Park Service Circles Wagons on Indian Burial Mounds Debacle
No Officials Punished in 10-Year Building Spree Defacing Effigy Mounds Monument
Washington, DC — One of the biggest and most embarrassing official mass desecrations of Indian pre-historic burial sites has gone unpunished and un-remedied years after discovery, according to documents released today by Friends of Effigy Mounds and Public Employees for Environmental Responsibility (PEER). The National Park Service (NPS) has identified more than 78 illegal structures at Effigy Mounds National Monument intruding on the very ancient Indian mounds the monument is supposed to protect. Yet, years later none have been removed.
From 2001 until her voluntary transfer in 2011, Superintendent Phyllis Ewing presided over a construction boom throughout Effigy Mounds National Monument in violation of the National Historic Preservation Act and other statutes. Located in northeast Iowa on the banks of the Mississippi, the Monument contains more than 200 prehistoric burial mounds between 700 and 2,500 years old each in the shape of a stylized animal, symbol or other figure. An internal NPS investigation found that Ewing –
- Oversaw more than $3 million in illegal “empire building” with boardwalks, trails and other structures doing “significant adverse damage” to irreplaceable archaeological artifacts;
- Submitted false reports to the Regional office and feigned ignorance of legal requirements for historic review and tribal consultation in which she had received training; and
- Removed cultural resource specialists from project review. Instead, compliance responsibility was vested in Chief of Facilities Maintenance Thomas Sinclair – the person also in charge of building the projects – who claimed to be a “para-archaeologist.”
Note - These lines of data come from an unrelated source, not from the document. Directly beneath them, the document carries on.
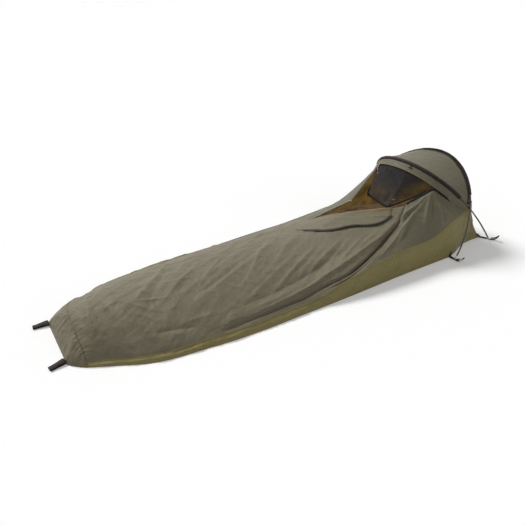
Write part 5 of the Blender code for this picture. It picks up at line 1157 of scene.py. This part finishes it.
def webbing_piece(name, node, path, across, width, body="shell", closed=False, root=None, eyelet=None):
    """Tape along a path; root is the stretch that is box stitched, eyelet the middle of a hole."""
    fine = eased(list(path) + [path[0]] if closed else path, 4)
    across = unit(across)
    up = unit(np.cross(unit(np.gradient(fine, axis=0)), across))
    if closed:
        fine, up = fine[:-1], up[:-1]
    half, t = width / 2, WEBBING_THICKNESS / 2
    outline = np.array([(-half, 0), (-half * 0.96, -t), (0, -t * 1.08), (half * 0.96, -t), (half, 0),
                        (half * 0.96, t), (0, t * 1.08), (-half * 0.96, t)])
    parts = strip(fine, np.broadcast_to(across, fine.shape), up, outline, outline[:, 0], closed)
    obj = pieces_mesh(name, *parts, WEBBING_FINISH)
    if eyelet is not None:
        cutter = ring_hole(eyelet, EYELET_RADIUS)
        hole = obj.modifiers.new("hole", "BOOLEAN")
        hole.object, hole.operation, hole.solver = cutter, "DIFFERENCE", "EXACT"
        with bpy.context.temp_override(object=obj, active_object=obj, selected_objects=[obj]):
            bpy.ops.object.modifier_apply(modifier=hole.name)
        bpy.data.objects.remove(cutter, do_unlink=True)
    seated(obj, body, node)
    if root is not None:
        sewn = joined(box_stitch(root, across, width))
        seated(pieces_mesh(name + "_stitching", *sewn, THREAD_FINISH), body)


def webbing_loop(name, node, pivot, way, size, width):
    """Teardrop loop that turns about its pivot and can lift at its tip."""
    length, root, tip, curl = size
    drop = [(root * math.cos(a), root * math.sin(a)) for a in np.linspace(math.pi / 2, 1.5 * math.pi, 7)]
    drop += [(length * 0.35, -root), (length * 0.7, -root)]
    drop += [(length + tip * math.cos(a), tip - root + tip * math.sin(a))
             for a in np.linspace(-math.pi / 2, math.pi / 2, 7)]
    drop += [(length * 0.66, 2 * tip - root + 0.0016), (length * 0.33, tip + 0.0010)]
    path = [pivot + way * a + point(0, 0, b + curl * max(a / length, 0) ** 2) for a, b in drop]
    webbing_piece(name, node, path, np.cross(way, (0, 0, 1)), width, body=node, closed=True)


def loop_seat(size, under):
    """Height of a loop's pivot and its distance from the edge that it hangs on."""
    outer = size[1] + WEBBING_THICKNESS / 2
    height = LOOP_GAP + outer
    return height, LOOP_GAP + math.sqrt(outer ** 2 - (height - under) ** 2)


def node_center(name):
    low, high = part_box(name)
    return np.array((low + high) / 2) - (FOOT_X, 0, 0)


head_line = head_edge(-1)
CORNERS = {"shoulder": (point(SHOULDER_X, -half_width(SHOULDER_X), 0), seam_point(SHOULDER_X, -1), REAR_HOOP),
           "head": (head_line[-1], head_line[-2], FRONT_HOOP)}
for side_word, side in (("near", -1), ("far", 1)):
    for word, (base, higher, hoop) in CORNERS.items():
        label = side_word + "_" + word
        base, higher, foot = (side_of(p, side) for p in (base, higher, hoop_point(hoop, 0.0)))
        ground, foot = base * (1, 1, 0), foot * (1, 1, 0)
        way = unit((foot - base) * (1, 1, 0))
        tab_top = base + unit(higher - base) * TAB_HEIGHT + way * STANDOFF
        tab_low = ground + way * STANDOFF + point(0, 0, 3 * STRAP_MIDDLE)
        run = ground + point(0, 0, STRAP_MIDDLE) + way * (STANDOFF + 2 * WEBBING_THICKNESS)
        end = foot + point(0, 0, STRAP_MIDDLE) + way * STRAP_END
        path = [tab_top, lerp(tab_top, tab_low, 0.5), tab_low, run, lerp(run, end, 0.5), end]
        webbing_piece(label + "_webbing", label + "_strap", path, np.cross(way, (0, 0, 1)), STRAP_WIDTH,
                      root=[tab_top, lerp(tab_top, tab_low, 0.75)], eyelet=node_center(label + "_grommet"))
        height, away = loop_seat(PEG_LOOP, STRAP_MIDDLE + WEBBING_THICKNESS / 2)
        pivot = foot + point(0, 0, height) + way * (STRAP_END + away)
        webbing_loop(label + "_loop_webbing", label + "_peg_loop", pivot, way, PEG_LOOP, PEG_LOOP_WIDTH)
for word, side, splay, inset in (("near", -1, 12.0, 0.016), ("far", 1, 4.0, 0.008)):
    angle = math.radians(splay)
    height, away = loop_seat(FOOT_LOOP, FLOOR_TOP)
    pivot = point(-(away + math.sin(angle) * FOOT_LOOP_WIDTH / 2), side * (half_width(0.0) - inset), height)
    webbing_loop(word + "_foot_webbing", word + "_foot_loop", pivot,
                 point(-math.cos(angle), side * math.sin(angle), 0), FOOT_LOOP, FOOT_LOOP_WIDTH)

# Toggle loop: a short flat tape doubled round the waist of the toggle, with both ends sewn
# into the brow's seam, so that the toggle can swing.
TOGGLE_LOOP_RADIUS, TOGGLE_LOOP_WIDTH, TOGGLE_SEAT = 0.0032, 0.0048, 0.001

waist = node_center("door_toggle")
node = NODES["toggle_loop"]
places = np.array([node.matrix_world @ v.co for v in node.data.vertices]) - (FOOT_X, 0, 0)
reach = np.linalg.norm((places - waist)[:, [0, 2]], axis=1)
seat = places[reach > 0.85 * reach.max()].mean(axis=0)
seat[1] = waist[1]
down = unit(waist - seat)
aside = np.cross((0, 1, 0), down)
ring = [waist + (down * math.cos(a) + aside * math.sin(a)) * TOGGLE_LOOP_RADIUS
        for a in np.radians(np.linspace(-135, 135, 10))]
ring += [seat + aside * TOGGLE_SEAT, seat - aside * TOGGLE_SEAT]
webbing_piece("toggle_tape_loop", "toggle_loop", ring, (0, 1, 0), TOGGLE_LOOP_WIDTH, body="toggle",
              closed=True)

# Poles and small hardware keep their own shapes. The poles are anodised tubes with fine
# drawing marks, the eyelets, tips, sliders and pulls are nickel plated, the hooks and the
# toggle are moulded, and the elastic cord inside the poles is braided.


def metal_finish(name, color, roughness, stretch, wear):
    """Drawn or plated metal: fine marks, slow changes of polish and paler worn places."""
    mat, tree = with_nodes(bpy.data.materials.new(name))
    place = add_node(tree, "TexCoord").outputs["Object"]
    drawn = add_node(tree, "VectorMath", {0: place, 1: stretch}, operation="MULTIPLY").outputs[0]
    marks, patches = noise_node(tree, drawn, 60.0, 5.0), noise_node(tree, place, 24.0, 3.0)
    worn = calc(tree, "MULTIPLY", calc(tree, "GREATER_THAN", patches, 0.68), wear)
    paler = tuple(min(1.0, c * 2.2 + 0.08) for c in color)
    return shade(mat, {"Base Color": mix_colors(tree, worn, color, paler), "Metallic": 1.0,
                       "Roughness": calc(tree, "ADD", roughness - 0.1, calc(tree, "MULTIPLY", marks, 0.22)),
                       "Normal": bump(tree, marks, 0.00002)})


NICKEL = metal_finish("nickel_plate", (0.50, 0.49, 0.47), 0.28, (3, 3, 3), 0.3)
MOULDED = plastic_finish("moulded_nylon", (0.016, 0.016, 0.017), 0.42)
HARDWARE = {
    "pole_section": metal_finish("anodised_tube", (0.085, 0.075, 0.078), 0.36, (1, 1, 9), 0.15),
    "pole_insert": metal_finish("insert_tube", (0.55, 0.55, 0.56), 0.36, (1, 1, 9), 0.2),
    "pole_tip": NICKEL, "grommet": NICKEL, "slider": NICKEL, "pull": NICKEL,
    "crossing_hook": MOULDED, "door_toggle": MOULDED,
    "shock_cord": cloth_finish("braided_cord", (0.030, 0.030, 0.032), 0.7, 2400.0, 0.0003, 300.0, 0.0002),
}
for word, finish in HARDWARE.items():
    for obj in (NODES[name] for name in NODES if word in name and not NODES[name].hide_render):
        for part in obj.material_slots:
            part.material = finish
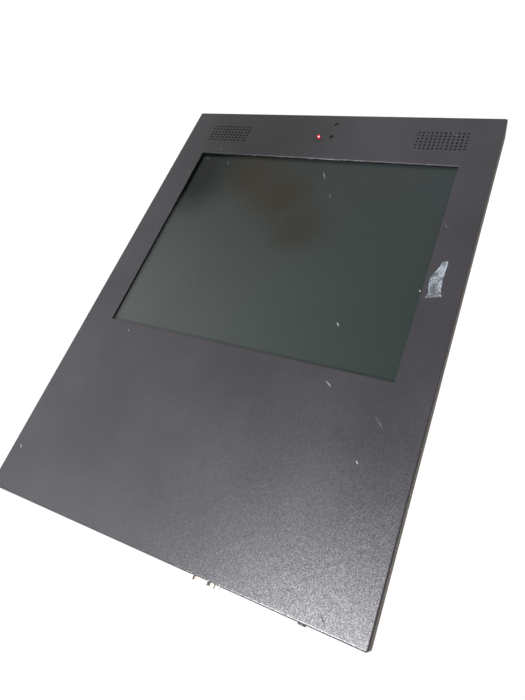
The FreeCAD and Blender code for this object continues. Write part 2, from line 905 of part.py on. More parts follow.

“The era of Ewing and Sinclair was devastating to our little park’s cultural and natural resources,” said Timothy Mason of Friends of Effigy Mounds and a former long-time Monument employee whose 2010 complaint to the Interior Office of Inspector General was referred back to NPS to investigate itself. “Their actions left an indelible stain on the history of the National Park Service. The spirits buried in these wooded hills are spinning with indignation in their graves.”
The voluminous internal investigation by Special Agent David Barland-Liles contains many damning statements by NPS officials that Ewing’s tenure represented an “extreme example” of law-breaking, she had “destroyed the park” and “violated the essence of what the NPS is supposed to be doing” plus “Wherever they had a chance to screw up they did.” However, the probe only looked at a handful of illegal projects and did not answer why problems reported for years by Monument staff fell on deaf ears in the Regional Office. Nor did Special Agent Barland-Liles write a final Report of Investigation with formal findings and recommendations. Incredibly, no one was disciplined for this cascade of violations:
- The NPS Regional Director explained that he took no disciplinary action against Ewing because he felt she had “no design to do anything devious.” Instead, he left her in place for more than year to prove herself and help “the park recover.” Eventually she was allowed to voluntarily transfer to a regional museum curator position at the same pay level;
- Ewing contended that throughout her tenure she received excellent evaluations and performance awards. Ewing had been fast-tracked for superintendent due to her “leadership potential”; and
- All of the illegal structures remain despite tribal leaders’ complaints that the web of boardwalks meant their “ancient cemeteries should be treated as places to walk your dog,” in the words of one.
“This fiasco proves that a national park superintendent will not be fired for incompetence no matter how egregious,” stated PEER Executive Director Jeff Ruch, comparing the relentless hounding by NPS of perceived whistleblowers. “On the career ladder of today’s National Park Service, politics counts far more than protecting the natural and cultural resources entrusted to them – just look at Phyllis Ewing.”
It took both groups nearly 8 months to pry these documents out of NPS under the Freedom of Information Act. Mason’s group is also trying to draw attention to still further official depredations at Effigy Mounds, such as NPS breaking into ancient mounds to “repatriate” other Indian remains.